The images were taken by a robot called INSIIS (In Situ Ichthyoplankton Imaging System) which operates as an ocean scanner, casting the shadow of tiny and transparent oceanic creatures onto a very high resolution digital sensor at very high frequency. This new technology can help answer important questions ranging from how plankton disperse, interact and survive in the marine environment, through to predicting the physical and biological factors that could influence the plankton community.
As well as being a food source, plankton also play an important role in the global carbon cycle, which captures the sun’s energy and the atmosphere’s CO2 at the surface of the ocean and releases it to other organisms and other areas of the ocean. Seeing where and when plankton occur at different depths in the ocean allows scientists to get a global understanding of the function and health of the ocean from small to global scales.
Dr Lintott said: “These fabulous creatures, imaged by a revolutionary new technique, are revealed as beautiful and intriguing. The project has more than an aesthetic point, however, as scientists are asking visitors to describe what they see in an effort to understand their population and behaviour.”
Jessica Luo, a graduate student involved in the project, said: “In three days, we collected data that would take us more than three years to analyse. It is impossible for us to individually classify every image by hand, which is why we are exploring different options for image analysis, from automatic image recognition software to crowd-sourcing citizen scientists.
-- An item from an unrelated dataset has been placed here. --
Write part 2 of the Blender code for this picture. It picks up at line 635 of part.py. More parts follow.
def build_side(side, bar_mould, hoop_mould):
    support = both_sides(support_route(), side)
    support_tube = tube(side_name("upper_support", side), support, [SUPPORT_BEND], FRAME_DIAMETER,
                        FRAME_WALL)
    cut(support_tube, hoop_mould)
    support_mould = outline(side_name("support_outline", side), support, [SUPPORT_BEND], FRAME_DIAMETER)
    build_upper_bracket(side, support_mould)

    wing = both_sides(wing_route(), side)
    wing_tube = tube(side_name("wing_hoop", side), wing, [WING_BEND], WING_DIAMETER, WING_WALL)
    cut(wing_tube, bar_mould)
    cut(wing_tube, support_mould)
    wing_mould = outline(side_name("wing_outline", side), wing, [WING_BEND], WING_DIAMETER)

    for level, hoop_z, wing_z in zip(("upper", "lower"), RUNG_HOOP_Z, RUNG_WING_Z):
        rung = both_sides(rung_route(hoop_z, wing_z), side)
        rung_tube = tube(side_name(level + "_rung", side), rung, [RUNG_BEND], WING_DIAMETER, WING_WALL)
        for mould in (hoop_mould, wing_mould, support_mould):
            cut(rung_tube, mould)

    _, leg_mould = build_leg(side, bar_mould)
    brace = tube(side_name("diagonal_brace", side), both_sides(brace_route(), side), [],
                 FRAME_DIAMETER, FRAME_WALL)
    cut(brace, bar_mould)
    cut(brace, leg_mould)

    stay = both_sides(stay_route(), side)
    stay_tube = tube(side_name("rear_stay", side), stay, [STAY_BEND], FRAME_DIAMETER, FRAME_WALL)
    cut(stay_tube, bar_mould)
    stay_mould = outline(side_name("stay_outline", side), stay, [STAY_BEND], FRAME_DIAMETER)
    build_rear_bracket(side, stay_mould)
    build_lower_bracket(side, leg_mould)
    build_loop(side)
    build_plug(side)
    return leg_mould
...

“A computer will probably be able to tell the difference between major classes of organisms, such as a shrimp versus a jellyfish,” she explained, “but to distinguish different species within an order or family, that is still best done by the human eye.”
Volunteers are provided with a field guide and a simple tutorial, and the research team will monitor the site’s discussion boards and answer any questions.
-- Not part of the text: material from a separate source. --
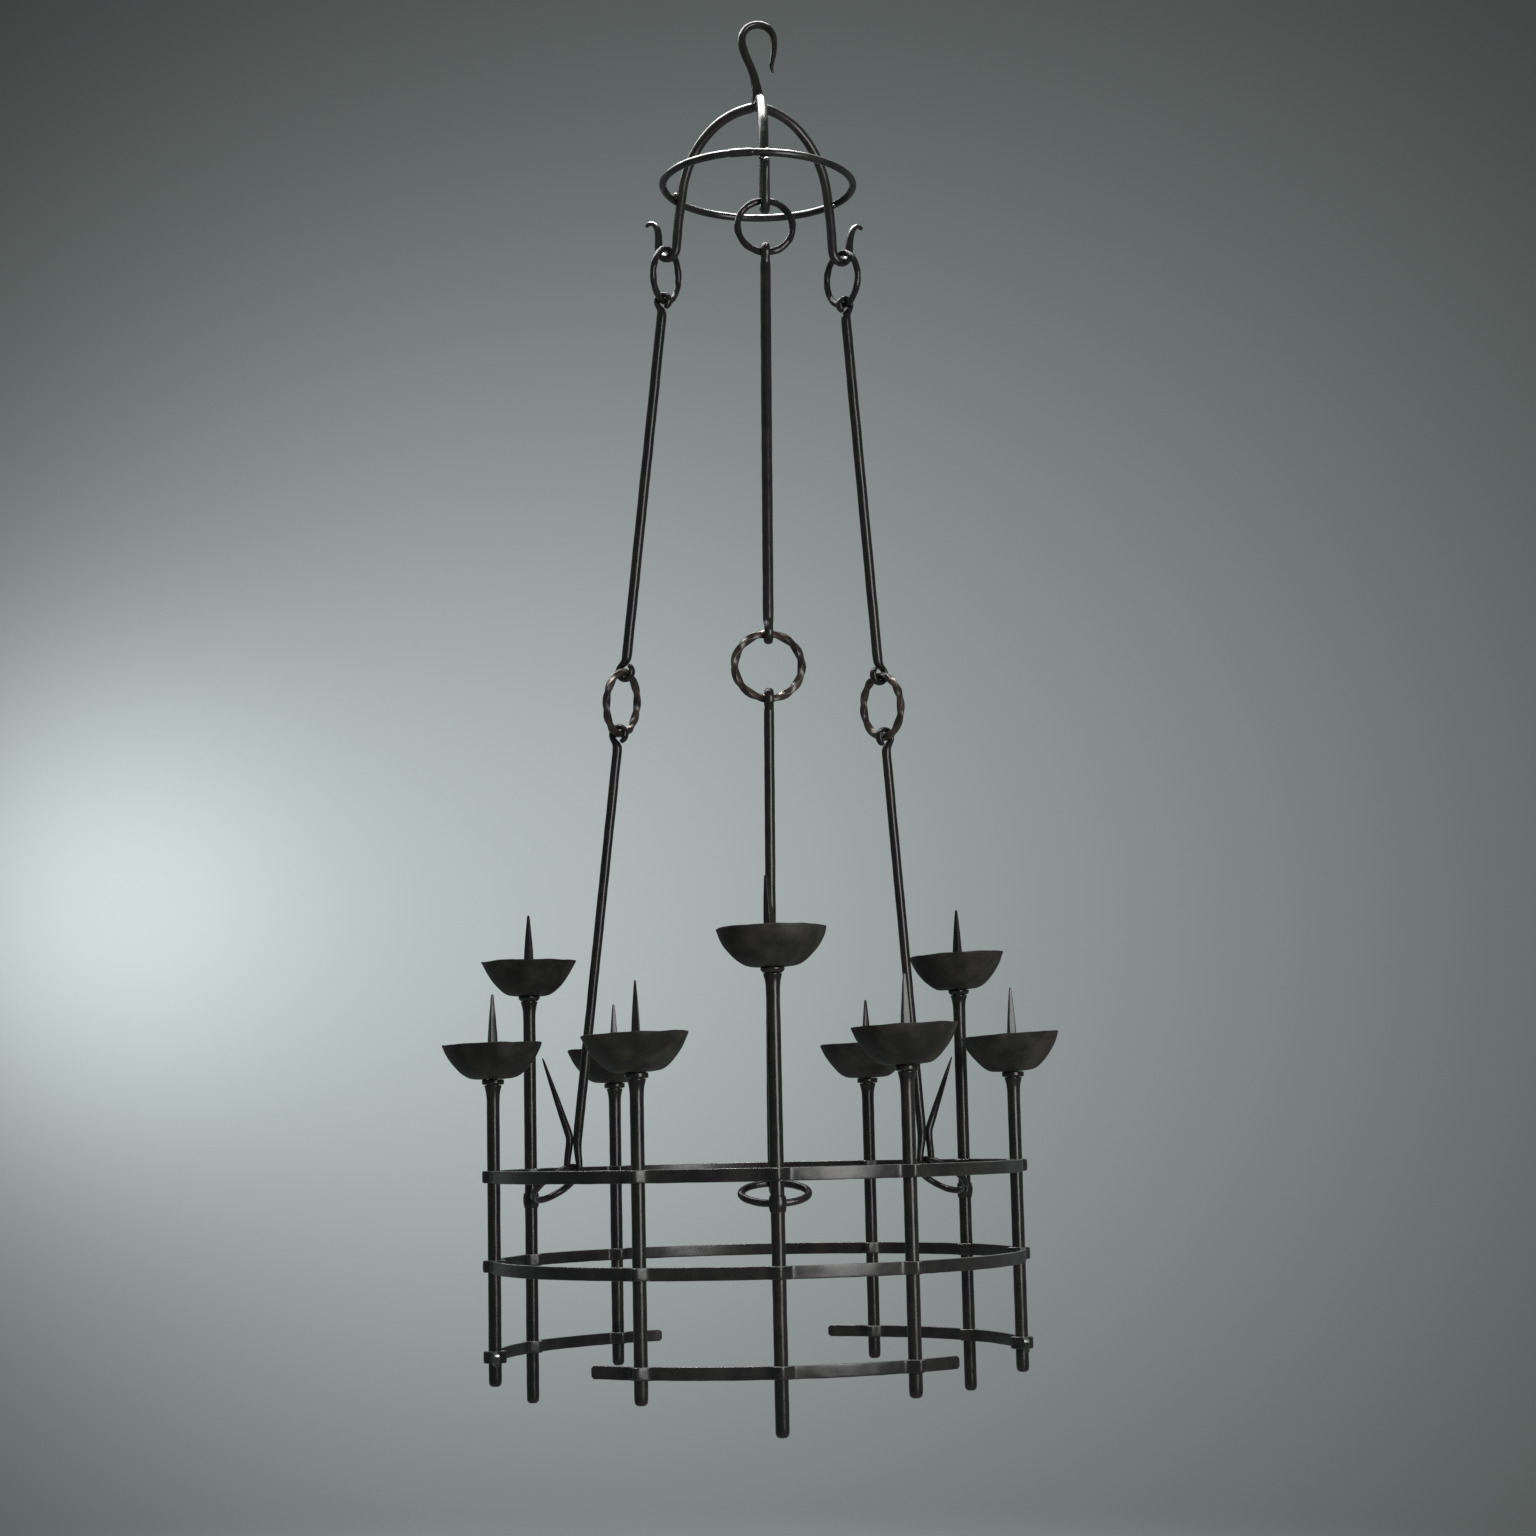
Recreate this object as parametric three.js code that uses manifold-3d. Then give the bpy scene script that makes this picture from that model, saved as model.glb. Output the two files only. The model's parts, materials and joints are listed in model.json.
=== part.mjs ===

Dr Lintott added: “The Plankton project is part of a significant expansion of The Zooniverse into environmental and ecological projects, following the success of last year's Snapshot Serengeti project, which has already seen more than 9 million classifications.
“Monitoring the health of populations - whether it's lions and elephants or the tiny inhabitants you’ll find on the Plankton Portal - is critical in the task of assessing the likely impact and effects of climate change, making this project not only interesting but important.
“Each Zooniverse project engages volunteers from the comfort of their own computer in a task of real value to scientists, harnessing the power of the crowd in order to produce remarkable results.”